Modeling code records:
+++++

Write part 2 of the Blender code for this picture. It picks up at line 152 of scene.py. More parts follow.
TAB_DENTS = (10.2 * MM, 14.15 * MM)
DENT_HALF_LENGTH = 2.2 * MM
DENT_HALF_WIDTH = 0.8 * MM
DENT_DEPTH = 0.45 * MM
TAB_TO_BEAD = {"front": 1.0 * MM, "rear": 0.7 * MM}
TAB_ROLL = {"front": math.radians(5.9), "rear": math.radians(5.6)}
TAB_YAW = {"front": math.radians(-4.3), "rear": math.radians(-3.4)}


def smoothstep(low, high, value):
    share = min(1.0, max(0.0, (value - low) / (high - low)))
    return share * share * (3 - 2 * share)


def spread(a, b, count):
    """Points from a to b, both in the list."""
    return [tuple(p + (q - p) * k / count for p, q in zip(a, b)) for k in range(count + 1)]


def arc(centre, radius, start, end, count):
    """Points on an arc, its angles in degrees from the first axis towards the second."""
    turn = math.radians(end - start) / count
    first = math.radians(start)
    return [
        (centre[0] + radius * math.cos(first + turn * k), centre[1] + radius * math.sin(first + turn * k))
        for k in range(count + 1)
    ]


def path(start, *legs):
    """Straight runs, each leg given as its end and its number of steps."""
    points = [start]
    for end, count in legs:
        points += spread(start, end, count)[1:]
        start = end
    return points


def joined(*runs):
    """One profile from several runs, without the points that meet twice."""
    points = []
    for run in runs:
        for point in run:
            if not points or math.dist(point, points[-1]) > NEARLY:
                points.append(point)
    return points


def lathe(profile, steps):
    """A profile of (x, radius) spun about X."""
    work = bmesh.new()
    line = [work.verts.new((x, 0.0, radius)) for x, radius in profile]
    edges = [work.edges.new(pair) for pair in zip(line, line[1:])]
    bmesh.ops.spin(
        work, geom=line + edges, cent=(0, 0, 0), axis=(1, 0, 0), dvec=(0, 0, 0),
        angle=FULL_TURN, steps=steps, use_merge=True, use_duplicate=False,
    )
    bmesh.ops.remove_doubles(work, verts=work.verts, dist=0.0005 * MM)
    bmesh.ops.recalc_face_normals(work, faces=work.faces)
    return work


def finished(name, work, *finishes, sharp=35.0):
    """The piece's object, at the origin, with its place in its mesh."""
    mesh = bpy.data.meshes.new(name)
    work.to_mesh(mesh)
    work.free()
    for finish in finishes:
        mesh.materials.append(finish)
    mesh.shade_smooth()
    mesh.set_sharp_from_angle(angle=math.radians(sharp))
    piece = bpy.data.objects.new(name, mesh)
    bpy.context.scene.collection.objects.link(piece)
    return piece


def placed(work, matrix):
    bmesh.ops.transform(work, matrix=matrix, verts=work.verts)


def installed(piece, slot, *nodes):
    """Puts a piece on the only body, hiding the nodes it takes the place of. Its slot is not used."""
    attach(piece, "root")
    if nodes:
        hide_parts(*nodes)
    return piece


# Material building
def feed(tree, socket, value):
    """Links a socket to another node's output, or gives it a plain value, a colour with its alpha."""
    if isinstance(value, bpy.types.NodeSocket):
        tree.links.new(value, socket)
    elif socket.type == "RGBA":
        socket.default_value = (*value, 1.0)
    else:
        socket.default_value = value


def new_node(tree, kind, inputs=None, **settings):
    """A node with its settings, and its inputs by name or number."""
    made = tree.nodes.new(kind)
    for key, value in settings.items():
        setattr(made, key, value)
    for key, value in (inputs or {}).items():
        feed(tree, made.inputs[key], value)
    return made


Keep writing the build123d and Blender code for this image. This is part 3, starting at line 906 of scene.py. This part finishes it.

+++++

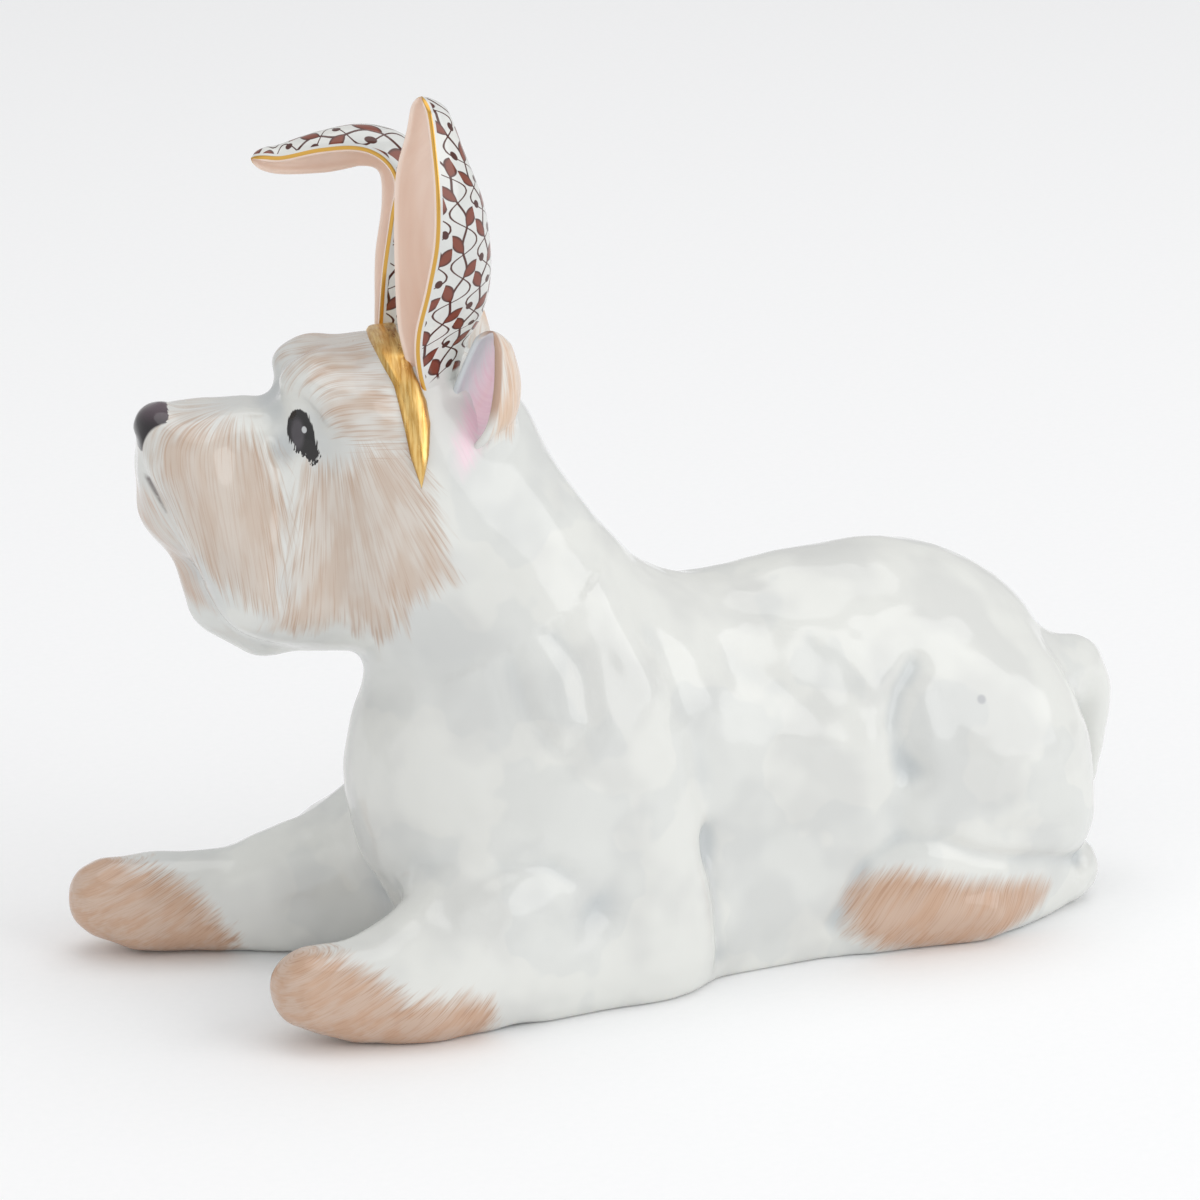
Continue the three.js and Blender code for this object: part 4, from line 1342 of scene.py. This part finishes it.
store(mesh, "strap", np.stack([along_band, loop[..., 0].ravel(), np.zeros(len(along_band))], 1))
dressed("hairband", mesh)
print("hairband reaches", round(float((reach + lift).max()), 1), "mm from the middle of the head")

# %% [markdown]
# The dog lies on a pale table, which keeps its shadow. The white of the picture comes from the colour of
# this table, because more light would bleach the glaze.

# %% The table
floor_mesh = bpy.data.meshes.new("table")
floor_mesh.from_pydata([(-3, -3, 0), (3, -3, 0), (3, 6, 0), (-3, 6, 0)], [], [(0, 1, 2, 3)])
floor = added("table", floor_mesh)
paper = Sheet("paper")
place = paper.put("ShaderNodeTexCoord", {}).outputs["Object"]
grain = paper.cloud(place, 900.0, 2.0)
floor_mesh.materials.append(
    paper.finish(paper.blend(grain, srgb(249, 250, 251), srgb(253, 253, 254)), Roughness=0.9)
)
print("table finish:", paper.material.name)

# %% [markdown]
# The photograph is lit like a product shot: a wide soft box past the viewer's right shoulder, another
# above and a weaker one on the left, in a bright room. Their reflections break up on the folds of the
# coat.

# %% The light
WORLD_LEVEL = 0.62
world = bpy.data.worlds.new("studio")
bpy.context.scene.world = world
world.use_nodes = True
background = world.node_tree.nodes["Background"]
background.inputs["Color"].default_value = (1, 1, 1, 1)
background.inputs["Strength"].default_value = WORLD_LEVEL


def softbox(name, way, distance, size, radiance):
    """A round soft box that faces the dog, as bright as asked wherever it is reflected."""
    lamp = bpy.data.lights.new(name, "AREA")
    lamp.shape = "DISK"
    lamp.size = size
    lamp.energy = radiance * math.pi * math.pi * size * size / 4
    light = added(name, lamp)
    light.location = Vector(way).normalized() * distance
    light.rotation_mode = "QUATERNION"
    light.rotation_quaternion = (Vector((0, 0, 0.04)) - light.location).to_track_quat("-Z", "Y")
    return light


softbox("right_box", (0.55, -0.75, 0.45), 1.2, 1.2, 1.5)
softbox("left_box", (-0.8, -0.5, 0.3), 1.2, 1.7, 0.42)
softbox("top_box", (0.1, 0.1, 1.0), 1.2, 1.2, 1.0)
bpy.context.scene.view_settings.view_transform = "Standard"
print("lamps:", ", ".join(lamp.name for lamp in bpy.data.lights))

+++++

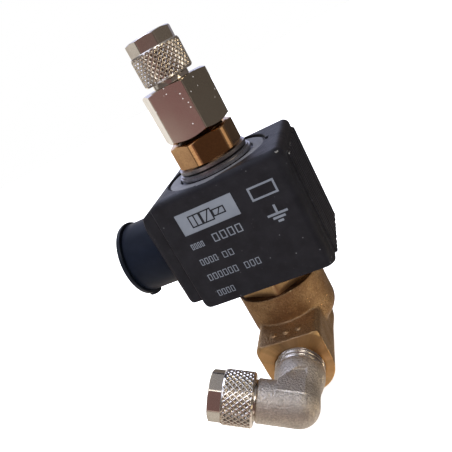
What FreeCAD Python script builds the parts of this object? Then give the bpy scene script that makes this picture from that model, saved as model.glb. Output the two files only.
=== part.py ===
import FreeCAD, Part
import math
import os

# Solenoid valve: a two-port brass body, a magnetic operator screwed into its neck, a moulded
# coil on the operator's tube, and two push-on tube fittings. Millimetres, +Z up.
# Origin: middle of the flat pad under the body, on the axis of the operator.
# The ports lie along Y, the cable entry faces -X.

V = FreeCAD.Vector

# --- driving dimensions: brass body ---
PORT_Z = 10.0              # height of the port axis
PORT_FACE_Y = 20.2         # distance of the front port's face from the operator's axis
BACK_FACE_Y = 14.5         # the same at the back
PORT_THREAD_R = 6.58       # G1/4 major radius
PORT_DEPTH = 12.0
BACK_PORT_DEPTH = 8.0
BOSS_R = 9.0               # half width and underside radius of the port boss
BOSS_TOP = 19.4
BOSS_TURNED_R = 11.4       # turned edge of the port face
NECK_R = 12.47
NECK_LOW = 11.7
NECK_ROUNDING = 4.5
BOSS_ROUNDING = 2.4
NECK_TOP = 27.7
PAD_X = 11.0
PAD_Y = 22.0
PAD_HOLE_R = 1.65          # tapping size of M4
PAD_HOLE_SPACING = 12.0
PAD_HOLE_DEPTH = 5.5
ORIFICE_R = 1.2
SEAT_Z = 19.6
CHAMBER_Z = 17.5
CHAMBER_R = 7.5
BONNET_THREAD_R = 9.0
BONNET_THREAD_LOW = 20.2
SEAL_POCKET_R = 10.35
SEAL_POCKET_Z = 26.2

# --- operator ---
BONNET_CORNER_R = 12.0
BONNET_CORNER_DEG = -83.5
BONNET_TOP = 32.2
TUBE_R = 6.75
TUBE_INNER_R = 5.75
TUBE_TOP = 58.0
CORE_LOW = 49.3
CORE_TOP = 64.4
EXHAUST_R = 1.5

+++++

• _EXERCISE BRIEF_
Look above for the line containing "Write part 2". Output from there through the line containing "return [tuple(p +", exactly and inclusively.

• _RESPONSE FOR THIS EXERCISE_
Write part 2 of the Blender code for this picture. It picks up at line 152 of scene.py. More parts follow.
TAB_DENTS = (10.2 * MM, 14.15 * MM)
DENT_HALF_LENGTH = 2.2 * MM
DENT_HALF_WIDTH = 0.8 * MM
DENT_DEPTH = 0.45 * MM
TAB_TO_BEAD = {"front": 1.0 * MM, "rear": 0.7 * MM}
TAB_ROLL = {"front": math.radians(5.9), "rear": math.radians(5.6)}
TAB_YAW = {"front": math.radians(-4.3), "rear": math.radians(-3.4)}


def smoothstep(low, high, value):
    share = min(1.0, max(0.0, (value - low) / (high - low)))
    return share * share * (3 - 2 * share)


def spread(a, b, count):
    """Points from a to b, both in the list."""
    return [tuple(p + (q - p) * k / count for p, q in zip(a, b)) for k in range(count + 1)]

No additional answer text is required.